In a similar vein, because the issue of child-related stimulus payments and advance tax credit payments is novel, Arizona Appellate courts have not yet heard a case issuing clear guidance as to how such payments should be allocated.  As such, it is important to recognize and understand that this topic is being actively debated and argued between Arizona family law attorneys.

Below are some of the prevailing viewpoints.

The Importance of Following Existing Orders

An argument can be made that the benefits should be awarded to whichever parent is entitled to claim the corresponding children under the existing order for the year in question.  In other words, if a parent’s existing child support order authorizes the parent to claim a child in 2020 and that parent receives an additional tax benefit as a result, that is that.

The obvious problems with this argument are that all of the pandemic-related stimulus payments and tax credit increases are temporary in nature and were likely unforeseeable when the existing orders were entered.  Should one parent receive a windfall benefit just because it arbitrarily happens to be that parent’s year to claim the child?

Proportionality of Parenting Time / Child Custody

Another argument can be made that since the purpose of the child-related stimulus payments and tax credits is to support the child financially, the payments and credits should be divided based on the allocation of parenting time.

For example, if the parents share equal parenting time, they would similarly split the stimulus payments and advance tax credits equally.  This argument certainly has emotional appeal, and an experienced child custody attorney could bring it to life by making creative arguments regarding the interplay and hierarchy between federal (e.g.

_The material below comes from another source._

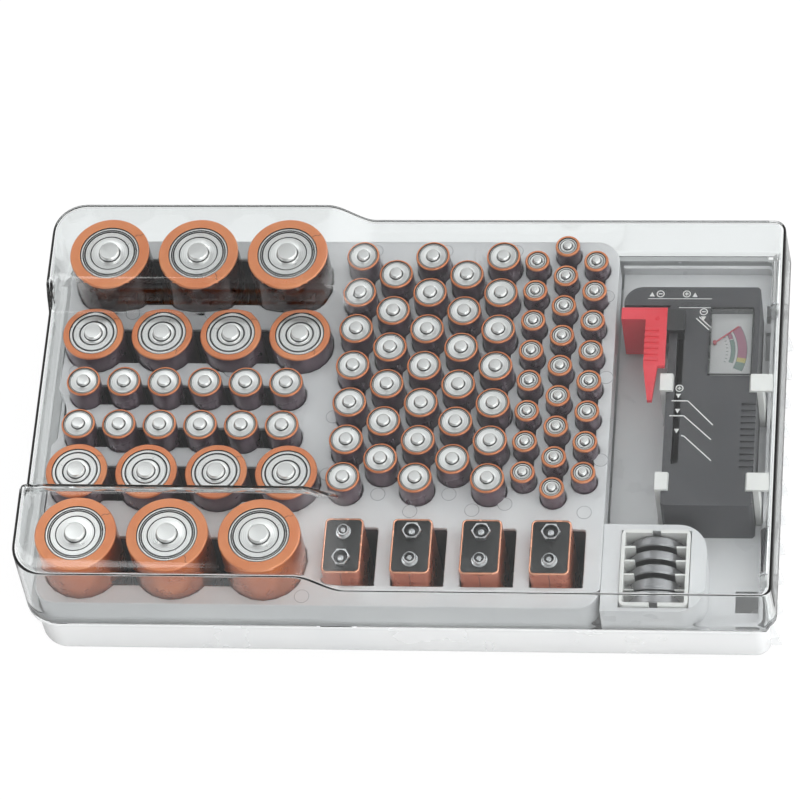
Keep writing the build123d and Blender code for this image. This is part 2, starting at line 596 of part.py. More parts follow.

IRS) and state (e.g. Arizona Child Support Guidelines) law.  However, the weakness of this argument is that the Guidelines clearly favor an allocation based on proportionality of income.

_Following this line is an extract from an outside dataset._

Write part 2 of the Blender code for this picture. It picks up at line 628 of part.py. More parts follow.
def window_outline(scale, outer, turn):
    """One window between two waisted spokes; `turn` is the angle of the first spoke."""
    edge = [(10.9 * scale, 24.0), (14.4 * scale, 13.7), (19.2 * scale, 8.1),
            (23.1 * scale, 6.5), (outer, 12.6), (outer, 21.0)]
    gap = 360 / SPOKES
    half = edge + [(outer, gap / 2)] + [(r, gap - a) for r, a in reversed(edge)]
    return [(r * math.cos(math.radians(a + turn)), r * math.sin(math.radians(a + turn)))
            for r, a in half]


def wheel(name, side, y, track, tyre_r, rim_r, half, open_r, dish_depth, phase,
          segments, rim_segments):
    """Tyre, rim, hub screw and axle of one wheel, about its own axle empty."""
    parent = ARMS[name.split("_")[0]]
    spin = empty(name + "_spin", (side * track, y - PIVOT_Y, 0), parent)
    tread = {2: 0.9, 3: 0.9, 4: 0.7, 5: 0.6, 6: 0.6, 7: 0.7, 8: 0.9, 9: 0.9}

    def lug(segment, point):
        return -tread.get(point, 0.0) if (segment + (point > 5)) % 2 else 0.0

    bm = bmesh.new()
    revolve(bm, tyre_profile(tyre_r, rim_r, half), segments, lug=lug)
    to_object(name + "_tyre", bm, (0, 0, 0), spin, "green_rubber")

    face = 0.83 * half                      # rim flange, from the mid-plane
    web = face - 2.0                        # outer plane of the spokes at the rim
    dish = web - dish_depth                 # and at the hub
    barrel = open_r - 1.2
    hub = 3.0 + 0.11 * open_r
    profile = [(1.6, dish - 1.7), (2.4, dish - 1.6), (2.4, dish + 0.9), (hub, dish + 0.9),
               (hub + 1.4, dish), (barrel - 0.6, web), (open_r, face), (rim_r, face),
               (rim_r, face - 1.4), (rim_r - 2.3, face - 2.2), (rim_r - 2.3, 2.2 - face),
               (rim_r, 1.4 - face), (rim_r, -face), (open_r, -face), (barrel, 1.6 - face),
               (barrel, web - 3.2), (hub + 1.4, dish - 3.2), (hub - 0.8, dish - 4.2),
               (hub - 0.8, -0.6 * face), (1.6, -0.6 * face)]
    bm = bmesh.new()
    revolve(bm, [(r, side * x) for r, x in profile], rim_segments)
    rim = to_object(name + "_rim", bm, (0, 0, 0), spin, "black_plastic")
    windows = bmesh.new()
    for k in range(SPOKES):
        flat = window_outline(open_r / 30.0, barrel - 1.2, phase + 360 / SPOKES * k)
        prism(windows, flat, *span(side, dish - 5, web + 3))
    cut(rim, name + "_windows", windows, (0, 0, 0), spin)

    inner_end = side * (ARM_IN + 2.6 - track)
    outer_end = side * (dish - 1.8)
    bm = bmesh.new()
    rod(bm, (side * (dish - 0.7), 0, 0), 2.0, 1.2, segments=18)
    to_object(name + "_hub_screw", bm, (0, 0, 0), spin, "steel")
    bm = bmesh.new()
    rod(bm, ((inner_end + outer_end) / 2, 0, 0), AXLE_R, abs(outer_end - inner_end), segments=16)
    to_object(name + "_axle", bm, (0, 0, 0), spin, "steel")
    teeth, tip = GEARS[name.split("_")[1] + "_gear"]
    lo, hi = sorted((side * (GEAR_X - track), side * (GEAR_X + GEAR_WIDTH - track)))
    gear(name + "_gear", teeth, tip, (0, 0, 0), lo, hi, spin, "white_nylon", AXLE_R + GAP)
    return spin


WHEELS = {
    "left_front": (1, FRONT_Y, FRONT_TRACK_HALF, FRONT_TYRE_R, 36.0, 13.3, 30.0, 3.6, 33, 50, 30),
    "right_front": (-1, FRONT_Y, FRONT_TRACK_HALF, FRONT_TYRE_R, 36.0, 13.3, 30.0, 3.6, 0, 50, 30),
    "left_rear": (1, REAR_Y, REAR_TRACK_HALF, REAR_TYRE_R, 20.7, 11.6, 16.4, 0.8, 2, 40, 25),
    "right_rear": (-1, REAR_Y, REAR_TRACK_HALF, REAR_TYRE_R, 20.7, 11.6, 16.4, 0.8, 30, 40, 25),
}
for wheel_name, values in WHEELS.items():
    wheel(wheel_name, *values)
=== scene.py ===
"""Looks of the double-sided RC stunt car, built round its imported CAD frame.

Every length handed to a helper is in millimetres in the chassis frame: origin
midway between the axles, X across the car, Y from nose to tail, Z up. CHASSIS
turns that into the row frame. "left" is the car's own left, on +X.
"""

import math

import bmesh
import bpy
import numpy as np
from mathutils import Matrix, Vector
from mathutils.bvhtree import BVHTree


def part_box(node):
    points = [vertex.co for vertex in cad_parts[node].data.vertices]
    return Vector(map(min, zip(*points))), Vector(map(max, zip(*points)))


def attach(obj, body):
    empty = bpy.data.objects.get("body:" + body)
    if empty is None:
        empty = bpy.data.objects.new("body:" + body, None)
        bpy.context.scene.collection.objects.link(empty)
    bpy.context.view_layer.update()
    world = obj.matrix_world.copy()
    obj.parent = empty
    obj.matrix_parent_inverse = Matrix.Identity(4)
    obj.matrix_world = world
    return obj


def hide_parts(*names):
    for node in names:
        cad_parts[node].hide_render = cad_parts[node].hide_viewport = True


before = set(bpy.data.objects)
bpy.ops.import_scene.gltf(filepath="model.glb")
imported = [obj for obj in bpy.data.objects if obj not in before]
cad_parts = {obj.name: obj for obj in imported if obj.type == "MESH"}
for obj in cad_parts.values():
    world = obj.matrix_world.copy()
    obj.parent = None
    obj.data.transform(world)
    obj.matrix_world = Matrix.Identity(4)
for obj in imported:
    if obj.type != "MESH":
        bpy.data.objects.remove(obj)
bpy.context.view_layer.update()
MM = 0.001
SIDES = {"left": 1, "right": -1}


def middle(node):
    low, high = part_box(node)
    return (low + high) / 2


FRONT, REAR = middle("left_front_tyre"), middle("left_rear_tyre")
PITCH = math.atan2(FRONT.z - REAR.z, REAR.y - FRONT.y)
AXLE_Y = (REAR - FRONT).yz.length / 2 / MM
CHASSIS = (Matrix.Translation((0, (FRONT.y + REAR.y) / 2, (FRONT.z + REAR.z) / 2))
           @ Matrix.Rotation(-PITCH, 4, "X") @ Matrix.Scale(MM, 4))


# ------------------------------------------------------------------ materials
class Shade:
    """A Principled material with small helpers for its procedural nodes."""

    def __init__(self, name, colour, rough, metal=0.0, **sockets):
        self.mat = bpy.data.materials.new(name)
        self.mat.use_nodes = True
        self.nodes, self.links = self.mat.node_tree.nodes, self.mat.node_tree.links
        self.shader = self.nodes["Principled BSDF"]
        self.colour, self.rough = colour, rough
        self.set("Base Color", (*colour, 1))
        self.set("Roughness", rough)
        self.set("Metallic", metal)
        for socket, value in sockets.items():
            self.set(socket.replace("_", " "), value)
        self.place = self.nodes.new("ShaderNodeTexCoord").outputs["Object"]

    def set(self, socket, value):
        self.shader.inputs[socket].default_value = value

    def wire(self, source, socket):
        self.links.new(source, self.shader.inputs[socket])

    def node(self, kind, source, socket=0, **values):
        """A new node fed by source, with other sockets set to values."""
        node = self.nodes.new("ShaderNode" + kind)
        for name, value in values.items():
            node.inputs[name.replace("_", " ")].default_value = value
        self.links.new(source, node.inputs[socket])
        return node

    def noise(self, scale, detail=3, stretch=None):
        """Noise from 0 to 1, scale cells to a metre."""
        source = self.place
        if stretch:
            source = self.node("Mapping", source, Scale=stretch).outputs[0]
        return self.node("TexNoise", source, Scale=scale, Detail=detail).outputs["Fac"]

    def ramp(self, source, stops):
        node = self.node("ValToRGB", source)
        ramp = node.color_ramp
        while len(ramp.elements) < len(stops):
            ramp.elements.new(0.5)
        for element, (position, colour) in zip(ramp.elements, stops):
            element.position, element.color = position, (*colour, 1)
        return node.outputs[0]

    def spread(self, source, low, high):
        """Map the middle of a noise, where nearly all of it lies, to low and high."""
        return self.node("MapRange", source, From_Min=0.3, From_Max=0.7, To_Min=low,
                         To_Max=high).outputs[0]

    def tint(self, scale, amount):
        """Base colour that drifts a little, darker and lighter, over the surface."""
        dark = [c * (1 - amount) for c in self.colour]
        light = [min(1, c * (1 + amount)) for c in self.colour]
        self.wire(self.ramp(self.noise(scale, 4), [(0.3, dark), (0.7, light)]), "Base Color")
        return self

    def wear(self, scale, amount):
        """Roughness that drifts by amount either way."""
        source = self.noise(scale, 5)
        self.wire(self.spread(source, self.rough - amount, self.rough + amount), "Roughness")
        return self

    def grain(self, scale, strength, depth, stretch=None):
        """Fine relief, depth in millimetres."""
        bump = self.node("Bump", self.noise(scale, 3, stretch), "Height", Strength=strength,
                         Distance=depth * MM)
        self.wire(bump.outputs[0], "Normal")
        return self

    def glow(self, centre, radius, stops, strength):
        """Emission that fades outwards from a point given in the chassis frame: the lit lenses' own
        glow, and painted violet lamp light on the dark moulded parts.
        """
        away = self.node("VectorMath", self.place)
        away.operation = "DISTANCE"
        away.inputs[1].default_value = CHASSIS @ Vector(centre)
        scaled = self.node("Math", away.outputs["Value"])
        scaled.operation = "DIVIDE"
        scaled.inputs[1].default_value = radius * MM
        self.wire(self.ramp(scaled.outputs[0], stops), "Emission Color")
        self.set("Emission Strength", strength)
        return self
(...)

Proportionality of Income (Modified)

As stated above, Arizona law clearly establishes that child-related tax benefits should be allocated in proportion to income.  Traditionally, this is achieved by dividing tax years between the parents.  When the tax code is uniform and consistent, this makes sense because each parent will presumably have access to the same or similar benefits from year to year.

Because the stimulus payments and Child Tax Credit are temporary, allocating the benefit by tax year is unfair because the benefit will not be available for the other parent to claim in future years.

As such, a strong argument can be made that the spirit of the Guidelines’ objective, which is to allocate tax benefits (including child tax credits) proportionally based on income, can be better achieved in this instance by splitting each payment as it is made.  Under this scenario, using the same example incomes as before, Parent A would receive 80% of any child stimulus or tax credit payments and Parent B would receive 20%.

Much like the default rule, this may seem counter-intuitive to some people (why should the higher earner get more?), but it has the distinct advantage of mirroring the same guiding principles spotlighted by the Guidelines.

As an evolving an unresolved area of law, the issue of how pandemic-related child stimulus and tax credit payments should be distributed between parents is ripe for creative lawyering, tailored to achieve a client’s specific needs and objectives.